JSON records of objects:
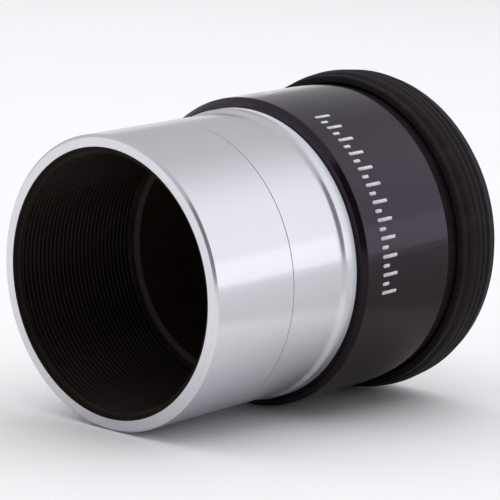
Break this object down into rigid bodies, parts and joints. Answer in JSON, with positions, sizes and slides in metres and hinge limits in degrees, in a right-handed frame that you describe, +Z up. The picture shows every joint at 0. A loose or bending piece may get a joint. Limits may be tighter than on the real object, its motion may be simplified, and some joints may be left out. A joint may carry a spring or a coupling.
{
  "type": "telescope eyepiece",
  "caption": "Short telescope eyepiece with a silver nosepiece, a threaded bore, a gloss black body and a folding ribbed rubber eyecup.",
  "frame": {"origin": "on the optical axis where the 1.25 inch barrel ends and the seating cone begins, which is the plane that the eyepiece sits by in a focuser", "axes": "+Y along the optical axis from the open nosepiece to the eye end, +Z up, +X across"},
  "size_m": [0.037, 0.0446, 0.037],
  "materials": {
    "silver_barrel": "fine turned and bright anodised",
    "dull_black": "matte anti-reflection black, anodised",
    "gloss_black": "gloss black lacquer over aluminium",
    "satin_black": "satin black anodised",
    "black_rubber": "moulded, slightly sheened",
    "white_print": "pad-printed ink, satin",
    "lens_glass": "polished, blue anti-reflection coating"
  },
  "bodies": {
    "barrel": {"front_sleeve": "silver_barrel", "rear_sleeve": "silver_barrel", "threaded_liner": "dull_black", "field_tube": "dull_black", "field_stop_ring": "dull_black", "lens_cell": "dull_black", "lens_retaining_ring": "dull_black", "field_flint_lens": "lens_glass", "field_crown_lens": "lens_glass", "lens_spacer": "dull_black", "eye_crown_lens": "lens_glass", "eye_flint_lens": "lens_glass", "body_shell": "gloss_black", "eye_cap": "satin_black"},
    "eyecup": {"eyecup_base": "black_rubber"},
    "skirt": {"eyecup_skirt": "black_rubber"}
  },
  "joints": [
    {"name": "eyecup_turn", "type": "hinge", "parent": "barrel", "child": "eyecup", "pos_m": [0, 0.0208, 0], "axis": [0, 1, 0], "continuous": true},
    {"name": "skirt_raise", "type": "slide", "parent": "eyecup", "child": "skirt", "axis": [0, 1, 0], "range_m": [0, 0.0056]}
  ]
}
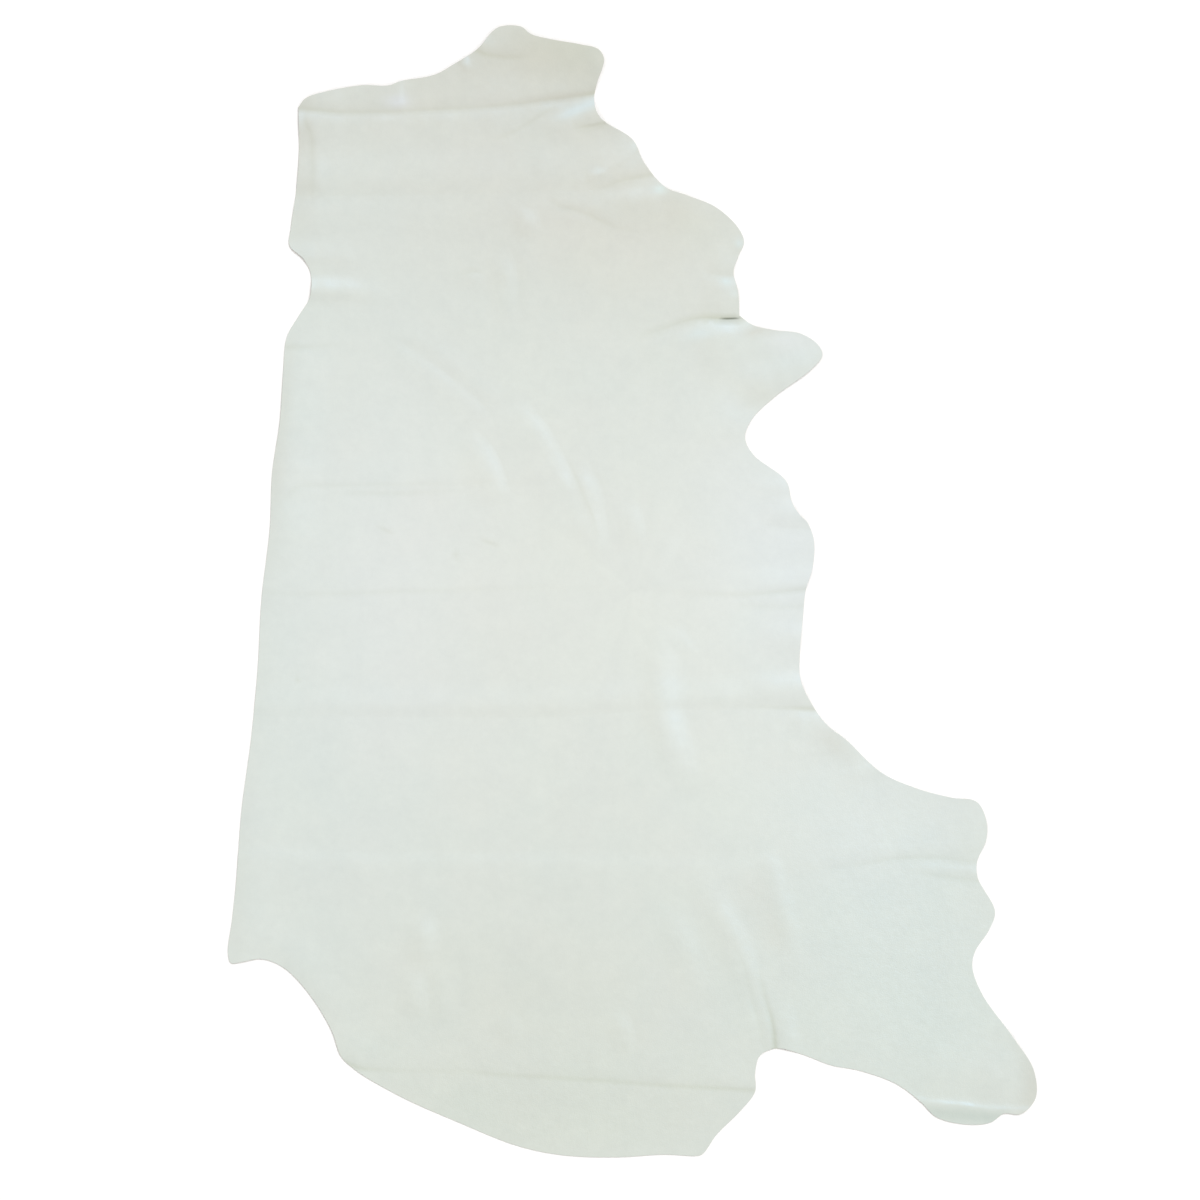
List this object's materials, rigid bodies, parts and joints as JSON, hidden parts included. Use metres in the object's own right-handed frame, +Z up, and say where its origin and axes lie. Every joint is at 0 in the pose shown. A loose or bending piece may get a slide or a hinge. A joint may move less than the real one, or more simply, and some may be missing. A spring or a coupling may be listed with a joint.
{
  "type": "leather hide",
  "caption": "One side of a cow hide as a thin off-white sheet, with neck, foreleg, belly, hind shank and butt edges, lying flat with fold creases.",
  "frame": {"origin": "on the surface that the hide lies on, under the middle of its bounding box", "axes": "+X from the backbone edge to the belly, +Y from the butt to the neck, +Z up, out of the grain side"},
  "size_m": [1.537, 2.15, 0.0164],
  "materials": {
    "leather": "satin"
  },
  "bodies": {
    "root": {"hide": "leather"}
  },
  "joints": []
}
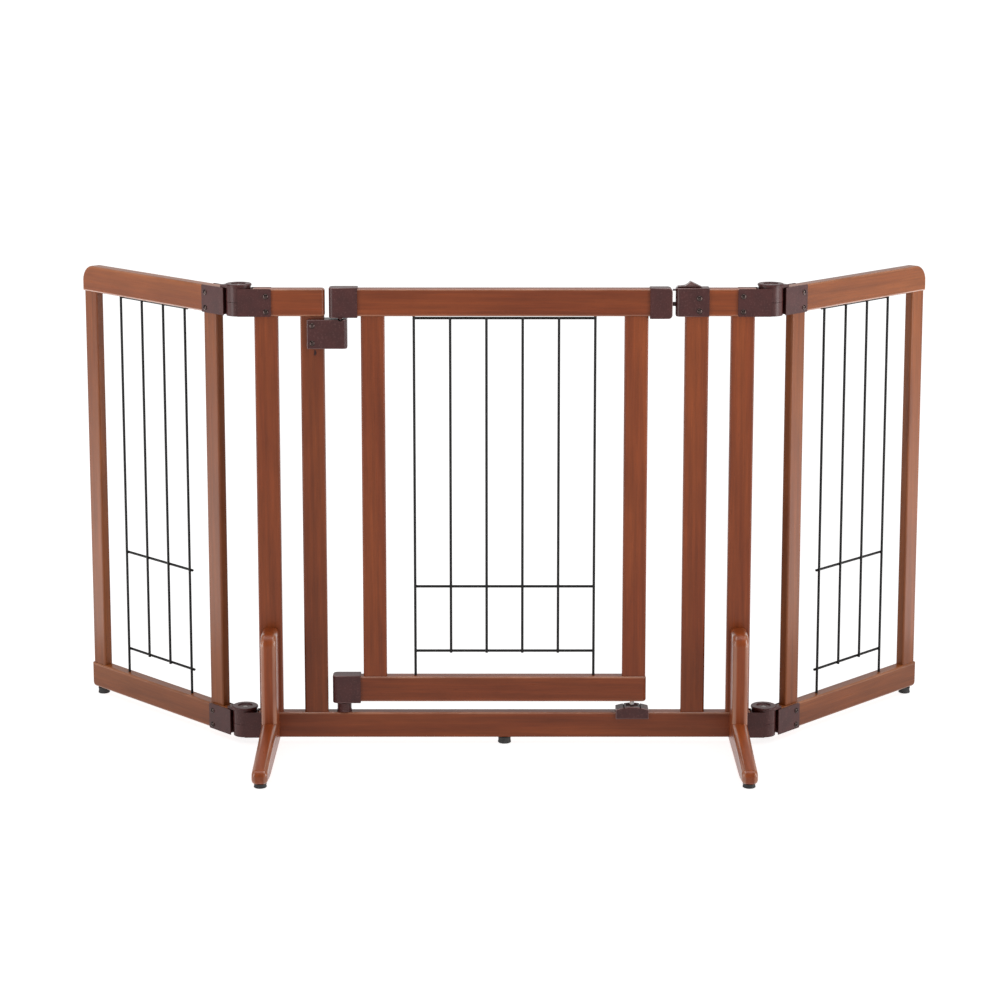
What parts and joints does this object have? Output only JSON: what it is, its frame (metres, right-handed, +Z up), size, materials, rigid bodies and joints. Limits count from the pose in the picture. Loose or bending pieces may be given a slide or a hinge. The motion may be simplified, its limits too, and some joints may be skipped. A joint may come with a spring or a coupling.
{
  "type": "freestanding pet gate",
  "caption": "Freestanding folding pet gate: wooden centre frame with a wire-filled swinging door, a side latch, support legs and a folding wire-filled wing on each side.",
  "frame": {"origin": "middle of the centre foot's underside, on the floor", "axes": "+X along the centre frame towards the latch side, -Y the gate's front (the wings fold back towards +Y), +Z up"},
  "size_m": [1.3348, 0.502, 0.71],
  "materials": {
    "stained_wood": "reddish-brown stain under a semi-gloss lacquer, fine grain along each member",
    "maroon_plastic": "moulded maroon-brown plastic, satin",
    "black_wire": "black powder-coated steel wire, semi-gloss",
    "black_rubber": "matt black rubber",
    "zinc_steel": "bronze-toned zinc-plated steel, turned",
    "white_nylon": "off-white nylon"
  },
  "bodies": {
    "centre_frame": {"centre_bottom_rail": "stained_wood", "left_top_rail": "stained_wood", "right_top_rail": "stained_wood", "left_outer_post": "stained_wood", "left_inner_post": "stained_wood", "right_inner_post": "stained_wood", "right_outer_post": "stained_wood", "left_support_leg": "stained_wood", "right_support_leg": "stained_wood", "door_pivot_bracket": "maroon_plastic", "door_lower_pivot_stud": "maroon_plastic", "lower_door_catch": "maroon_plastic", "latch_housing": "maroon_plastic", "left_lower_hinge_frame_leaf": "maroon_plastic", "left_upper_hinge_frame_leaf": "maroon_plastic", "right_lower_hinge_frame_leaf": "maroon_plastic", "right_upper_hinge_frame_leaf": "maroon_plastic", "centre_foot": "black_rubber", "left_front_foot_pad": "black_rubber", "right_front_foot_pad": "black_rubber", "left_lower_hinge_pin": "zinc_steel", "left_upper_hinge_pin": "zinc_steel", "right_lower_hinge_pin": "zinc_steel", "right_upper_hinge_pin": "zinc_steel", "door_upper_pivot_pin": "zinc_steel", "pivot_bracket_screw_upper": "zinc_steel", "pivot_bracket_screw_lower": "zinc_steel", "latch_spring": "zinc_steel"},
    "door": {"door_top_rail": "stained_wood", "door_bottom_rail": "stained_wood", "door_left_post": "stained_wood", "door_right_post": "stained_wood", "door_upper_pivot_block": "maroon_plastic", "door_lower_pivot_block": "maroon_plastic", "door_latch_cap": "maroon_plastic", "door_wire_grille": "black_wire", "door_catch_pin": "white_nylon"},
    "latch": {"latch_slider": "maroon_plastic"},
    "left_wing": {"left_wing_top_rail": "stained_wood", "left_wing_bottom_rail": "stained_wood", "left_wing_inner_post": "stained_wood", "left_wing_outer_post": "stained_wood", "left_lower_hinge_wing_leaf": "maroon_plastic", "left_upper_hinge_wing_leaf": "maroon_plastic", "left_wing_wire_grille": "black_wire", "left_wing_foot": "black_rubber"},
    "right_wing": {"right_wing_top_rail": "stained_wood", "right_wing_bottom_rail": "stained_wood", "right_wing_inner_post": "stained_wood", "right_wing_outer_post": "stained_wood", "right_lower_hinge_wing_leaf": "maroon_plastic", "right_upper_hinge_wing_leaf": "maroon_plastic", "right_wing_wire_grille": "black_wire", "right_wing_foot": "black_rubber"}
  },
  "joints": [
    {"name": "door_swing", "type": "hinge", "parent": "centre_frame", "child": "door", "pos_m": [-0.2436, 0, 0], "axis": [0, 0, 1], "range_deg": [-90, 90]},
    {"name": "left_wing_fold", "type": "hinge", "parent": "centre_frame", "child": "left_wing", "pos_m": [-0.3957, 0.0084, 0], "axis": [0, 0, -1], "range_deg": [-90, 44]},
    {"name": "right_wing_fold", "type": "hinge", "parent": "centre_frame", "child": "right_wing", "pos_m": [0.3957, 0.0084, 0], "axis": [0, 0, 1], "range_deg": [-90, 44]},
    {"name": "latch_slide", "type": "slide", "parent": "centre_frame", "child": "latch", "axis": [1, 0, 0], "range_m": [0, 0.01], "stiffness_N_per_m": 150, "springref_m": -0.004, "deforming": ["latch_spring"]}
  ]
}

● Instructions for the task: Repeat the whole listing exactly, keeping every line intact.

● Exercise solution:
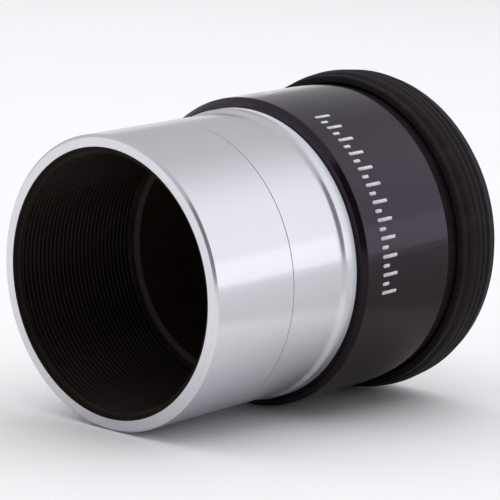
Break this object down into rigid bodies, parts and joints. Answer in JSON, with positions, sizes and slides in metres and hinge limits in degrees, in a right-handed frame that you describe, +Z up. The picture shows every joint at 0. A loose or bending piece may get a joint. Limits may be tighter than on the real object, its motion may be simplified, and some joints may be left out. A joint may carry a spring or a coupling.
{
  "type": "telescope eyepiece",
  "caption": "Short telescope eyepiece with a silver nosepiece, a threaded bore, a gloss black body and a folding ribbed rubber eyecup.",
  "frame": {"origin": "on the optical axis where the 1.25 inch barrel ends and the seating cone begins, which is the plane that the eyepiece sits by in a focuser", "axes": "+Y along the optical axis from the open nosepiece to the eye end, +Z up, +X across"},
  "size_m": [0.037, 0.0446, 0.037],
  "materials": {
    "silver_barrel": "fine turned and bright anodised",
    "dull_black": "matte anti-reflection black, anodised",
    "gloss_black": "gloss black lacquer over aluminium",
    "satin_black": "satin black anodised",
    "black_rubber": "moulded, slightly sheened",
    "white_print": "pad-printed ink, satin",
    "lens_glass": "polished, blue anti-reflection coating"
  },
  "bodies": {
    "barrel": {"front_sleeve": "silver_barrel", "rear_sleeve": "silver_barrel", "threaded_liner": "dull_black", "field_tube": "dull_black", "field_stop_ring": "dull_black", "lens_cell": "dull_black", "lens_retaining_ring": "dull_black", "field_flint_lens": "lens_glass", "field_crown_lens": "lens_glass", "lens_spacer": "dull_black", "eye_crown_lens": "lens_glass", "eye_flint_lens": "lens_glass", "body_shell": "gloss_black", "eye_cap": "satin_black"},
    "eyecup": {"eyecup_base": "black_rubber"},
    "skirt": {"eyecup_skirt": "black_rubber"}
  },
  "joints": [
    {"name": "eyecup_turn", "type": "hinge", "parent": "barrel", "child": "eyecup", "pos_m": [0, 0.0208, 0], "axis": [0, 1, 0], "continuous": true},
    {"name": "skirt_raise", "type": "slide", "parent": "eyecup", "child": "skirt", "axis": [0, 1, 0], "range_m": [0, 0.0056]}
  ]
}
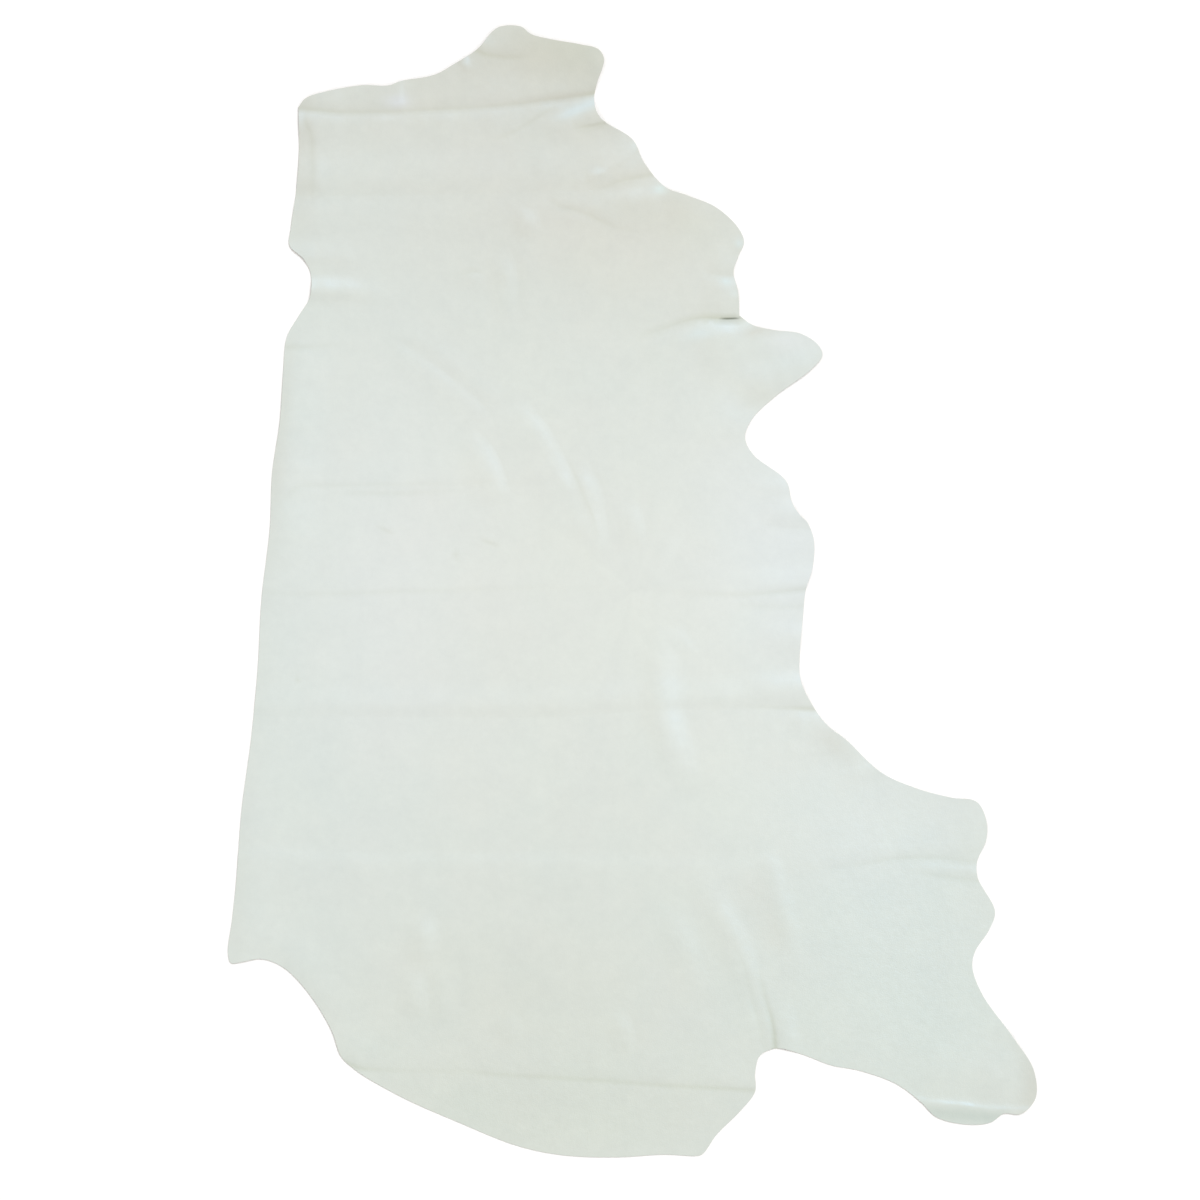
List this object's materials, rigid bodies, parts and joints as JSON, hidden parts included. Use metres in the object's own right-handed frame, +Z up, and say where its origin and axes lie. Every joint is at 0 in the pose shown. A loose or bending piece may get a slide or a hinge. A joint may move less than the real one, or more simply, and some may be missing. A spring or a coupling may be listed with a joint.
{
  "type": "leather hide",
  "caption": "One side of a cow hide as a thin off-white sheet, with neck, foreleg, belly, hind shank and butt edges, lying flat with fold creases.",
  "frame": {"origin": "on the surface that the hide lies on, under the middle of its bounding box", "axes": "+X from the backbone edge to the belly, +Y from the butt to the neck, +Z up, out of the grain side"},
  "size_m": [1.537, 2.15, 0.0164],
  "materials": {
    "leather": "satin"
  },
  "bodies": {
    "root": {"hide": "leather"}
  },
  "joints": []
}
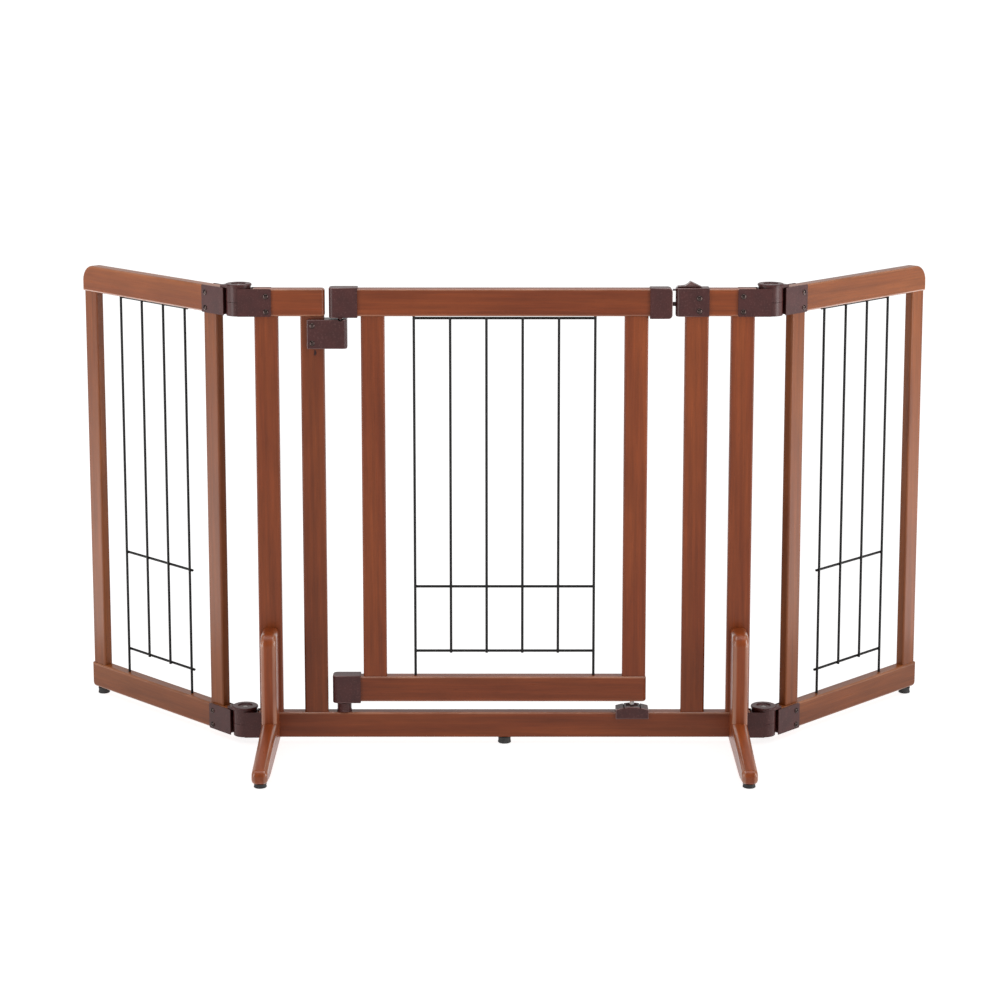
What parts and joints does this object have? Output only JSON: what it is, its frame (metres, right-handed, +Z up), size, materials, rigid bodies and joints. Limits count from the pose in the picture. Loose or bending pieces may be given a slide or a hinge. The motion may be simplified, its limits too, and some joints may be skipped. A joint may come with a spring or a coupling.
{
  "type": "freestanding pet gate",
  "caption": "Freestanding folding pet gate: wooden centre frame with a wire-filled swinging door, a side latch, support legs and a folding wire-filled wing on each side.",
  "frame": {"origin": "middle of the centre foot's underside, on the floor", "axes": "+X along the centre frame towards the latch side, -Y the gate's front (the wings fold back towards +Y), +Z up"},
  "size_m": [1.3348, 0.502, 0.71],
  "materials": {
    "stained_wood": "reddish-brown stain under a semi-gloss lacquer, fine grain along each member",
    "maroon_plastic": "moulded maroon-brown plastic, satin",
    "black_wire": "black powder-coated steel wire, semi-gloss",
    "black_rubber": "matt black rubber",
    "zinc_steel": "bronze-toned zinc-plated steel, turned",
    "white_nylon": "off-white nylon"
  },
  "bodies": {
    "centre_frame": {"centre_bottom_rail": "stained_wood", "left_top_rail": "stained_wood", "right_top_rail": "stained_wood", "left_outer_post": "stained_wood", "left_inner_post": "stained_wood", "right_inner_post": "stained_wood", "right_outer_post": "stained_wood", "left_support_leg": "stained_wood", "right_support_leg": "stained_wood", "door_pivot_bracket": "maroon_plastic", "door_lower_pivot_stud": "maroon_plastic", "lower_door_catch": "maroon_plastic", "latch_housing": "maroon_plastic", "left_lower_hinge_frame_leaf": "maroon_plastic", "left_upper_hinge_frame_leaf": "maroon_plastic", "right_lower_hinge_frame_leaf": "maroon_plastic", "right_upper_hinge_frame_leaf": "maroon_plastic", "centre_foot": "black_rubber", "left_front_foot_pad": "black_rubber", "right_front_foot_pad": "black_rubber", "left_lower_hinge_pin": "zinc_steel", "left_upper_hinge_pin": "zinc_steel", "right_lower_hinge_pin": "zinc_steel", "right_upper_hinge_pin": "zinc_steel", "door_upper_pivot_pin": "zinc_steel", "pivot_bracket_screw_upper": "zinc_steel", "pivot_bracket_screw_lower": "zinc_steel", "latch_spring": "zinc_steel"},
    "door": {"door_top_rail": "stained_wood", "door_bottom_rail": "stained_wood", "door_left_post": "stained_wood", "door_right_post": "stained_wood", "door_upper_pivot_block": "maroon_plastic", "door_lower_pivot_block": "maroon_plastic", "door_latch_cap": "maroon_plastic", "door_wire_grille": "black_wire", "door_catch_pin": "white_nylon"},
    "latch": {"latch_slider": "maroon_plastic"},
    "left_wing": {"left_wing_top_rail": "stained_wood", "left_wing_bottom_rail": "stained_wood", "left_wing_inner_post": "stained_wood", "left_wing_outer_post": "stained_wood", "left_lower_hinge_wing_leaf": "maroon_plastic", "left_upper_hinge_wing_leaf": "maroon_plastic", "left_wing_wire_grille": "black_wire", "left_wing_foot": "black_rubber"},
    "right_wing": {"right_wing_top_rail": "stained_wood", "right_wing_bottom_rail": "stained_wood", "right_wing_inner_post": "stained_wood", "right_wing_outer_post": "stained_wood", "right_lower_hinge_wing_leaf": "maroon_plastic", "right_upper_hinge_wing_leaf": "maroon_plastic", "right_wing_wire_grille": "black_wire", "right_wing_foot": "black_rubber"}
  },
  "joints": [
    {"name": "door_swing", "type": "hinge", "parent": "centre_frame", "child": "door", "pos_m": [-0.2436, 0, 0], "axis": [0, 0, 1], "range_deg": [-90, 90]},
    {"name": "left_wing_fold", "type": "hinge", "parent": "centre_frame", "child": "left_wing", "pos_m": [-0.3957, 0.0084, 0], "axis": [0, 0, -1], "range_deg": [-90, 44]},
    {"name": "right_wing_fold", "type": "hinge", "parent": "centre_frame", "child": "right_wing", "pos_m": [0.3957, 0.0084, 0], "axis": [0, 0, 1], "range_deg": [-90, 44]},
    {"name": "latch_slide", "type": "slide", "parent": "centre_frame", "child": "latch", "axis": [1, 0, 0], "range_m": [0, 0.01], "stiffness_N_per_m": 150, "springref_m": -0.004, "deforming": ["latch_spring"]}
  ]
}